A Washington editor for Harper’s magazine and author of a book on Donald Rumsfeld, Cockburn eschews the lore to focus on the marriage of technology, surveillance and assassination. The U.S. fascination with political assassination saw plans to kill Adolf Hitler during World War II. But experts at the time warned it could be counterproductive. He would be “canonized” rather than discredited, wrote one military official.
Next on the list was Adm. Isoroku Yamamoto, who led the Japanese attack on Pearl Harbor. The U.S. wanted his head largely because code breakers had been reading encrypted Japanese messages before the attack, and if the intelligence had been put to better use, the attack might have been stopped. The U.S. continued listening long after the Japanese had been beaten back at Midway and Guadalcanal, yet orders came to “get Yamamoto,” and his plane was intercepted and shot down. It did nothing discernible to change the war, Cockburn argues.
In Vietnam, the plan to kill from the air was interwoven with a high-tech fence, crossing which, the Vietcong were expected to be surveilled and killed. (The sensors developed for this scheme may have been the seed for the projected allseeing eye from space in use today on American drones.) The fence, which used tiny seeing and even smelling sensors dropped onto the jungle floor, was easily eluded by Vietcong. Nor could they tell the difference between suspected enemies and ordinary villagers.
Ditto the modern drone. Not only is the sensor on a contemporary drone, whether a Preda- tor or another brand, legally blind, it would fail the driver’s test at a typical U.S. Department of Motor Vehicles office. But its blurs appear to operate like a Rorschach test, the proverbial inkblots, onto which pilots and video analysts might project their fears or their desire for kills, just as in the days of Yamamoto. The military even discusses the well-known limitations of the drone’s eye as like “looking through a soda straw” to see a scene of battle or attack. If it focuses in on individuals, it loses definition, and video analysts thousands of miles away are forced to guess at the blurs in the picture.
This is largely responsible, one gathers from Cockburn’s critical account, for the plethora of dead civilians in the wake of current U.S. policy. The latest high-profile (read: Western) instances of this include Warren Weinstein, an American aid worker, and the Italian aid worker Giovanni Lo Porto, in January. As President Obama announced April 23, both were captives of al Qaeda.
But even when assassinations do land on their intended targets, the result is often a smarter and more ruthless enemy. Al Qaeda in Iraq, which existed there negligibly if at all before the U.S. drew it there, morphed into the much more deadly Islamic State group as a direct result of the U.S. assassination program.
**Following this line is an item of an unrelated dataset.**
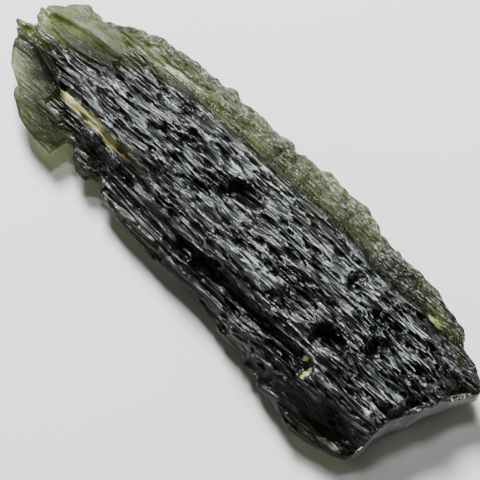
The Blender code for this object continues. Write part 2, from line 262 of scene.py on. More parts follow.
# %% [markdown]
# ## Noise for nature
#
# Etching eats rounded hollows that meet in sharp crests, far too many to carve one by one. The
# distance to the nearest of many scattered seeds has just that shape when it is squared: bowls
# round the seeds, crests between. A second, smooth noise bends the lines, so that no groove runs
# dead straight. Both come from seeded tables, so every run gives the same stone.

# %% Write the two noises
LATTICE_PERIOD = 32


def nearest_seed(points, seed):
    """Distance to the nearest seed, one in each cell of a unit lattice, at most 1."""
    jitter = np.random.default_rng(seed).random((LATTICE_PERIOD,) * 3 + (3,))
    cell = np.floor(points).astype(int)
    nearest = np.full(points.shape[:-1], 2.0)
    for step in itertools.product((-1, 0, 1), repeat=3):
        corner = cell + step
        offset = jitter[tuple(np.moveaxis(corner % LATTICE_PERIOD, -1, 0))]
        nearest = np.minimum(nearest, np.linalg.norm(corner + offset - points, axis=-1))
    return np.minimum(nearest, 1.0)


def smooth_noise(points, seed):
    """Values -1..1 at the corners of a unit lattice, eased in between by 3t^2 - 2t^3."""
    values = np.random.default_rng(seed).uniform(-1, 1, (LATTICE_PERIOD,) * 3)
    cell = np.floor(points).astype(int)
    within = points - cell
    ease = within * within * (3 - 2 * within)
    total = np.zeros(points.shape[:-1])
    for step in itertools.product((0, 1), repeat=3):
        share = np.prod(np.where(step, ease, 1 - ease), axis=-1)
        total += share * values[tuple(np.moveaxis((cell + step) % LATTICE_PERIOD, -1, 0))]
    return total


probe = np.random.default_rng(1).uniform(0, 9, (500, 3))
print(f"the mean squared distance to a seed is {np.mean(nearest_seed(probe, 2) ** 2):.2f}")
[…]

And the U.S. claims that justify this policy are laughably unprovable: that the killings hurt enemy morale. The assassination program has also led to the wholesale dismissal by U.S. authorities of evidence of victims’ innocence, and only when indisputable proof has been furnished of drones killing civilians has the U.S. acknowledged errors.
One famous example from March 2011 was the killing of dozens of villagers who had gathered to discuss the rights to mine a valuable mineral discovered on the land between two properties. A U.S. official even told Cockburn that up to 30 civilian deaths were acceptable if a “high-value target” was in range for possible assassination. “If you’re gonna kill up to twenty-nine people in a strike against Saddam Hussein, that’s not a problem,” the official said.
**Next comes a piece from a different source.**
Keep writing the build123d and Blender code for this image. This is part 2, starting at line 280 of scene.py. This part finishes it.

These are the arguments of bureaucrat-fiends, made to sound banal through euphe- mism, that Cockburn documents convincingly throughout the book. If the aim of a given policy is to win at war, and if war is sometimes necessary in the name of defense, Cockburn also shows again and again that these bureaucrats have handed out contracts for boondoggles that put American soldiers at risk of death, favoring unproven expenditures over proven technologies that are often less expensive. The assassination program, in a word, has palpably corrupted American policymaking, bearing out President Dwight Eisenhower’s famous warning as he left office that “we must guard against the acquisition of unwarranted influence … by the militaryindustrial complex.”
“Kill Chain” is a fascinating book, its arguments filed to slice the fingers and shred the arguments of many who appear within it. This is rhetoric effectively weaponized to do the most damage to a little-debated policy consensus forged with little input from voters.
If “Kill Chain” has a flaw, it’s twofold. The serpentine structure is at times slightly jarring (persistent readers will find it worth the trouble). The second flaw is no doubt inevitable: jargon. As George Orwell famously detailed, jargon is the military bureaucracy’s first line of evasion, and Cockburn makes lemonade of the lemons of endless acronyms. Even given these twin challenges, “Kill Chain” is a revelatory, must-read account of drones and killing from the air, but does anyone bother to listen to arguments critical of the military establishment and its untouchable bureaucracies? Sometimes they do. Especially as voters gear up to hear arguments from 2016’s presidential contenders, Cockburn’s readers will be better armed to deconstruct the arguments by which cant and cliche in defense of video-game-style killing are poured out through the media as safe, reliable wisdom.